Data in this exercise:
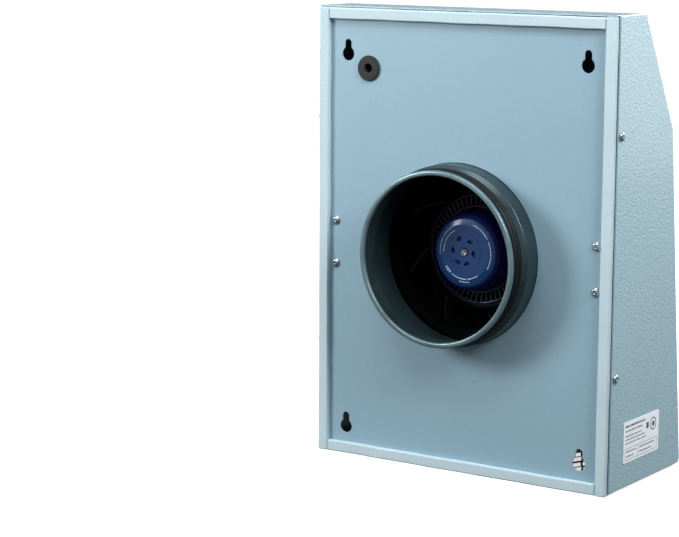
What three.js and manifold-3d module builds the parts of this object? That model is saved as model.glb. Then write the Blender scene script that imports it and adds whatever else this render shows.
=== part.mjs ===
// Wall-mounted exhaust blower: a sheet-metal hood over a rear tray, a duct spigot at the back,
// and an external-rotor motor with a backward-curved impeller on a bracket inside.
// Units are millimetres. +Z is up, the front faces -Y, and y = 0 is the wall plane that the foam gasket touches.
// The origin is the middle of the lower gasket strip on the wall plane. The fan's axis is parallel to Y.
import * as THREE from 'three';
import { mergeVertices } from 'three/addons/utils/BufferGeometryUtils.js';
import Module from 'manifold-3d';

const wasm = await Module();
wasm.setup();

// ---------------------------------------------------------------- driving dimensions
const HOOD_WIDTH = 292;          // outside of the side panels
const HOOD_BOTTOM = -3;
const HOOD_TOP = 391;
const KNEE_Z = 293;              // bend between shoulder and front
const TOP_DEPTH = 50;            // from the wall plane to the front edge of the top
const KNEE_DEPTH = 105;
const BOTTOM_DEPTH = 138;
const HOOD_BACK = -4.8;          // rear edge of the hood
const SHEET = 1.2;
const SEAM = 1.5;                // open seam between the front sheet and a side panel
const FLANGE_BACK = -20;         // the hood's inner flanges start in front of the tray

const TRAY_HALF = 144.3;
const TRAY_BOTTOM = -5;
const TRAY_TOP = 389.4;
const PANEL_Y = -5;              // outer face of the back panel
const GASKET = 10;               // width of the foam strips
const GAP = 0.3;
const TRAY_FLANGE = 18;

const FAN_X = 4;
const FAN_Z = 184;
const SPIGOT_R = 75.2;           // rolled rim, for a 6 in duct
const COLLAR_R = 78;
const SPIGOT_END = 32.3;

const KEYHOLE_X = 117;
const KEYHOLE_Z = [18.8, 349.6];
const KEYHOLE_R = 6;
const KEYHOLE_SLOT = 6.6;
const KEYHOLE_RISE = 9.4;

const BRACKET_HALF = 121;
const BRACKET_Z = [154, 214];
const BRACKET_FRONT = -86;
const BRACKET_SHEET = 2;
const RIVET_X = 128.6;
const RIVET_Z = [165, 203];

const IMPELLER_R = 97.5;
const BLADES = 8;
const VANES = 56;

const HOOD_SCREW_Y = -9.4;
const HOOD_SCREW_Z = [94, 293.6];
const MOTOR_SCREW_R = 33;

const BOX_HALF = 38;
const BOX_Z = [300, 352];
const BOX_FRONT = -44;

const RING = 36;                 // facets of the large rings
const MID = 24;
const SMALL = 10;

// ---------------------------------------------------------------- solid tools
// Merged, outward-facing triangle mesh with position only.
function clean(geometry) {
  const g = geometry.clone();
  for (const name of Object.keys(g.attributes)) if (name !== 'position') g.deleteAttribute(name);
  const m = mergeVertices(g, 1e-4);
  const src = m.index.array;
  let idx = [];
  for (let i = 0; i < src.length; i += 3) {
    const [a, b, c] = [src[i], src[i + 1], src[i + 2]];
    if (a !== b && b !== c && a !== c) idx.push(a, b, c);
  }
  const p = m.attributes.position;
  const va = new THREE.Vector3(), vb = new THREE.Vector3(), vc = new THREE.Vector3();
  let volume = 0;
  for (let i = 0; i < idx.length; i += 3) {
    va.fromBufferAttribute(p, idx[i]);
    vb.fromBufferAttribute(p, idx[i + 1]);
    vc.fromBufferAttribute(p, idx[i + 2]);
    volume += va.dot(vb.cross(vc));
  }
  if (volume < 0) for (let i = 0; i < idx.length; i += 3) [idx[i + 1], idx[i + 2]] = [idx[i + 2], idx[i + 1]];
  const out = new THREE.BufferGeometry();
  out.setAttribute('position', new THREE.BufferAttribute(new Float32Array(p.array), 3));
  out.setIndex(idx);
  return out;
}

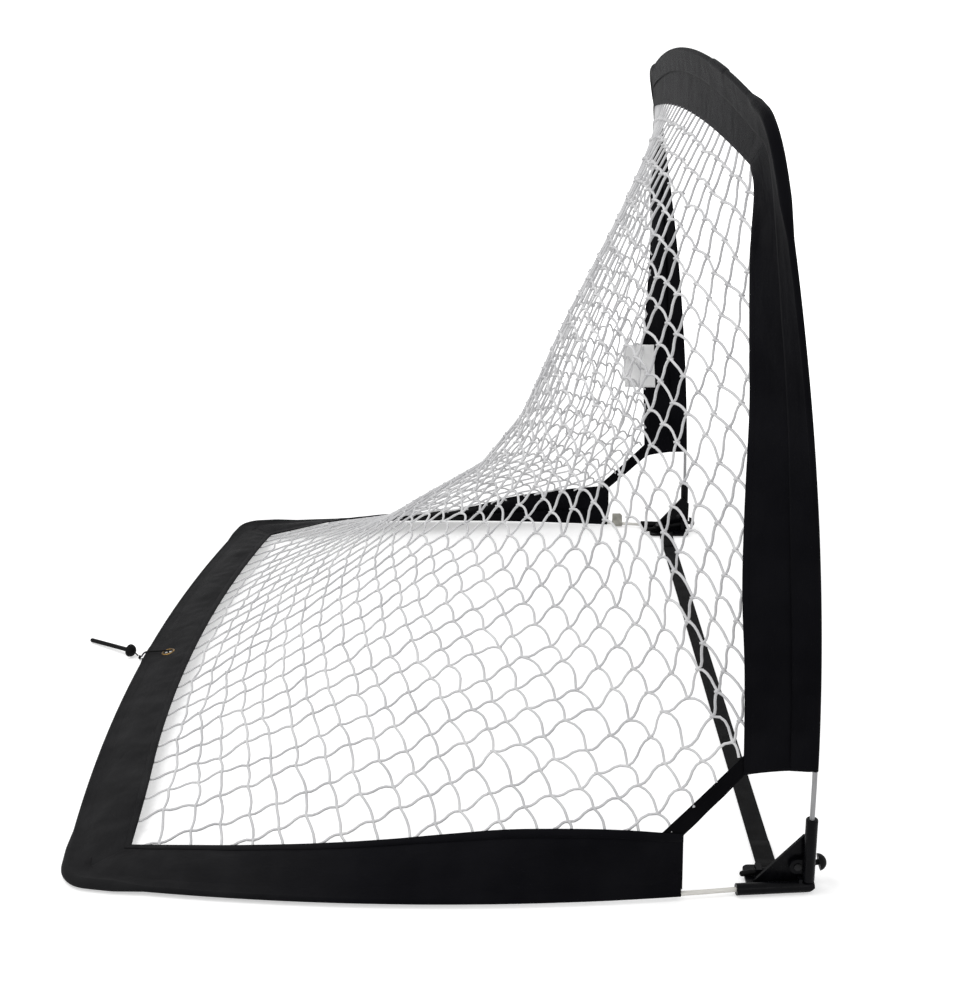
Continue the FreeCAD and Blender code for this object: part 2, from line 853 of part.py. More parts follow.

Problem description:
Go through the data and gather every line that holds "Blender".

Result:
What three.js and manifold-3d module builds the parts of this object? That model is saved as model.glb. Then write the Blender scene script that imports it and adds whatever else this render shows.
Continue the FreeCAD and Blender code for this object: part 2, from line 853 of part.py. More parts follow.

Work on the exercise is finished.